_Work instructions_: Output every line below exactly.

_Provided material_:
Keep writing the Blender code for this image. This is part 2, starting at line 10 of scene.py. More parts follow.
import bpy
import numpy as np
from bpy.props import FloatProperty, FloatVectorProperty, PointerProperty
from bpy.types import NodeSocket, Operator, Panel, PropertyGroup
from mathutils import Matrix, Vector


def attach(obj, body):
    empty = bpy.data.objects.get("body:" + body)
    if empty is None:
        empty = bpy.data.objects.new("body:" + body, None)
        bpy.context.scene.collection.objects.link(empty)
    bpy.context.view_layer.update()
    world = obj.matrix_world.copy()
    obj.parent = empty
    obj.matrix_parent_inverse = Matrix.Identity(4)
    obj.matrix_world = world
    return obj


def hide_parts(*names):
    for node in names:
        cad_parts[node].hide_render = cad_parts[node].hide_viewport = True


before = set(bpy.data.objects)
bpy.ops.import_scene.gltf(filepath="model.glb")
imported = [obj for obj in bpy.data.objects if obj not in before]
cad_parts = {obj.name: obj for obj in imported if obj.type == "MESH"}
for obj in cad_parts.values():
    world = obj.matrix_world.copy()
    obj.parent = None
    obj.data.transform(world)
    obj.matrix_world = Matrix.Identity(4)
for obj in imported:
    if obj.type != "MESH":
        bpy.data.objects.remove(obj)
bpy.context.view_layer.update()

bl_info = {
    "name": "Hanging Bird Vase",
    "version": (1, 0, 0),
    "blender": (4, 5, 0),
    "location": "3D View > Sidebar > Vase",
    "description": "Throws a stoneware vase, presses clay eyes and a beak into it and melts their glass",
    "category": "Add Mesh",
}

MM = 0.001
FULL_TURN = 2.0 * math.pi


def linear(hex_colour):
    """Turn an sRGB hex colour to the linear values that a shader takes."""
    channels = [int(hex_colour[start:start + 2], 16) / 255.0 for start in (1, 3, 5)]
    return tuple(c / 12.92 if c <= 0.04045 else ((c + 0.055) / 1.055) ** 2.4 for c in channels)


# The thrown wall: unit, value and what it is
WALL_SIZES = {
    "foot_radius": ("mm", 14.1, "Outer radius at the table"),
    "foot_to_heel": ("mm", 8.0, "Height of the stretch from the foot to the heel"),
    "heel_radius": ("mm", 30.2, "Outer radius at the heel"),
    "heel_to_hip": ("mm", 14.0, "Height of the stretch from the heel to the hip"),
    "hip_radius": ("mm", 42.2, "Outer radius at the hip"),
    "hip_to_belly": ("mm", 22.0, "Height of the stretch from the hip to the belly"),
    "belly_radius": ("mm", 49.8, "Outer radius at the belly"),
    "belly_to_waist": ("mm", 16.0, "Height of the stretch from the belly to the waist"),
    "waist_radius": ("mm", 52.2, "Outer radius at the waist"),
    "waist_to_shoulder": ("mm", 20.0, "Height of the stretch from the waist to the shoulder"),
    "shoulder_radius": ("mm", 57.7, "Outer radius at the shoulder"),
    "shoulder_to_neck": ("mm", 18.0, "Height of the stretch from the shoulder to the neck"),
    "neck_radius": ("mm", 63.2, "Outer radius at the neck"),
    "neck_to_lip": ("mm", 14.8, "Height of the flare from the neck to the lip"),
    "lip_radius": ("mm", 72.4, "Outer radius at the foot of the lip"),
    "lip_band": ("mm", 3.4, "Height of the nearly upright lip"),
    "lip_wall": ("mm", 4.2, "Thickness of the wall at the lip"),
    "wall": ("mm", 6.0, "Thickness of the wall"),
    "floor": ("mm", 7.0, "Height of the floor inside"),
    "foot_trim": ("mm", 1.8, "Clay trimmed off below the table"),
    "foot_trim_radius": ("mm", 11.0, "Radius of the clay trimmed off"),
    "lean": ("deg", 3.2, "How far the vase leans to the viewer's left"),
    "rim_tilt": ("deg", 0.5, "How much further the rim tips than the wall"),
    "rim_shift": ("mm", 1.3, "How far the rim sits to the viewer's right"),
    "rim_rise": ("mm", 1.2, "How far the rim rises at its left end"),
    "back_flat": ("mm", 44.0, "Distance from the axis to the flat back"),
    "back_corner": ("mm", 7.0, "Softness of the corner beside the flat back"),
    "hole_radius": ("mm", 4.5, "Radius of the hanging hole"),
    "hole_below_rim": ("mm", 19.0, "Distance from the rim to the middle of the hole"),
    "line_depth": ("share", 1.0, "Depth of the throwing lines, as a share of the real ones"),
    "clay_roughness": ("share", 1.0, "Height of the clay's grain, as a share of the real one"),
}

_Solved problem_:
Keep writing the Blender code for this image. This is part 2, starting at line 10 of scene.py. More parts follow.
import bpy
import numpy as np
from bpy.props import FloatProperty, FloatVectorProperty, PointerProperty
from bpy.types import NodeSocket, Operator, Panel, PropertyGroup
from mathutils import Matrix, Vector


def attach(obj, body):
    empty = bpy.data.objects.get("body:" + body)
    if empty is None:
        empty = bpy.data.objects.new("body:" + body, None)
        bpy.context.scene.collection.objects.link(empty)
    bpy.context.view_layer.update()
    world = obj.matrix_world.copy()
    obj.parent = empty
    obj.matrix_parent_inverse = Matrix.Identity(4)
    obj.matrix_world = world
    return obj


def hide_parts(*names):
    for node in names:
        cad_parts[node].hide_render = cad_parts[node].hide_viewport = True


before = set(bpy.data.objects)
bpy.ops.import_scene.gltf(filepath="model.glb")
imported = [obj for obj in bpy.data.objects if obj not in before]
cad_parts = {obj.name: obj for obj in imported if obj.type == "MESH"}
for obj in cad_parts.values():
    world = obj.matrix_world.copy()
    obj.parent = None
    obj.data.transform(world)
    obj.matrix_world = Matrix.Identity(4)
for obj in imported:
    if obj.type != "MESH":
        bpy.data.objects.remove(obj)
bpy.context.view_layer.update()

bl_info = {
    "name": "Hanging Bird Vase",
    "version": (1, 0, 0),
    "blender": (4, 5, 0),
    "location": "3D View > Sidebar > Vase",
    "description": "Throws a stoneware vase, presses clay eyes and a beak into it and melts their glass",
    "category": "Add Mesh",
}

MM = 0.001
FULL_TURN = 2.0 * math.pi


def linear(hex_colour):
    """Turn an sRGB hex colour to the linear values that a shader takes."""
    channels = [int(hex_colour[start:start + 2], 16) / 255.0 for start in (1, 3, 5)]
    return tuple(c / 12.92 if c <= 0.04045 else ((c + 0.055) / 1.055) ** 2.4 for c in channels)


# The thrown wall: unit, value and what it is
WALL_SIZES = {
    "foot_radius": ("mm", 14.1, "Outer radius at the table"),
    "foot_to_heel": ("mm", 8.0, "Height of the stretch from the foot to the heel"),
    "heel_radius": ("mm", 30.2, "Outer radius at the heel"),
    "heel_to_hip": ("mm", 14.0, "Height of the stretch from the heel to the hip"),
    "hip_radius": ("mm", 42.2, "Outer radius at the hip"),
    "hip_to_belly": ("mm", 22.0, "Height of the stretch from the hip to the belly"),
    "belly_radius": ("mm", 49.8, "Outer radius at the belly"),
    "belly_to_waist": ("mm", 16.0, "Height of the stretch from the belly to the waist"),
    "waist_radius": ("mm", 52.2, "Outer radius at the waist"),
    "waist_to_shoulder": ("mm", 20.0, "Height of the stretch from the waist to the shoulder"),
    "shoulder_radius": ("mm", 57.7, "Outer radius at the shoulder"),
    "shoulder_to_neck": ("mm", 18.0, "Height of the stretch from the shoulder to the neck"),
    "neck_radius": ("mm", 63.2, "Outer radius at the neck"),
    "neck_to_lip": ("mm", 14.8, "Height of the flare from the neck to the lip"),
    "lip_radius": ("mm", 72.4, "Outer radius at the foot of the lip"),
    "lip_band": ("mm", 3.4, "Height of the nearly upright lip"),
    "lip_wall": ("mm", 4.2, "Thickness of the wall at the lip"),
    "wall": ("mm", 6.0, "Thickness of the wall"),
    "floor": ("mm", 7.0, "Height of the floor inside"),
    "foot_trim": ("mm", 1.8, "Clay trimmed off below the table"),
    "foot_trim_radius": ("mm", 11.0, "Radius of the clay trimmed off"),
    "lean": ("deg", 3.2, "How far the vase leans to the viewer's left"),
    "rim_tilt": ("deg", 0.5, "How much further the rim tips than the wall"),
    "rim_shift": ("mm", 1.3, "How far the rim sits to the viewer's right"),
    "rim_rise": ("mm", 1.2, "How far the rim rises at its left end"),
    "back_flat": ("mm", 44.0, "Distance from the axis to the flat back"),
    "back_corner": ("mm", 7.0, "Softness of the corner beside the flat back"),
    "hole_radius": ("mm", 4.5, "Radius of the hanging hole"),
    "hole_below_rim": ("mm", 19.0, "Distance from the rim to the middle of the hole"),
    "line_depth": ("share", 1.0, "Depth of the throwing lines, as a share of the real ones"),
    "clay_roughness": ("share", 1.0, "Height of the clay's grain, as a share of the real one"),
}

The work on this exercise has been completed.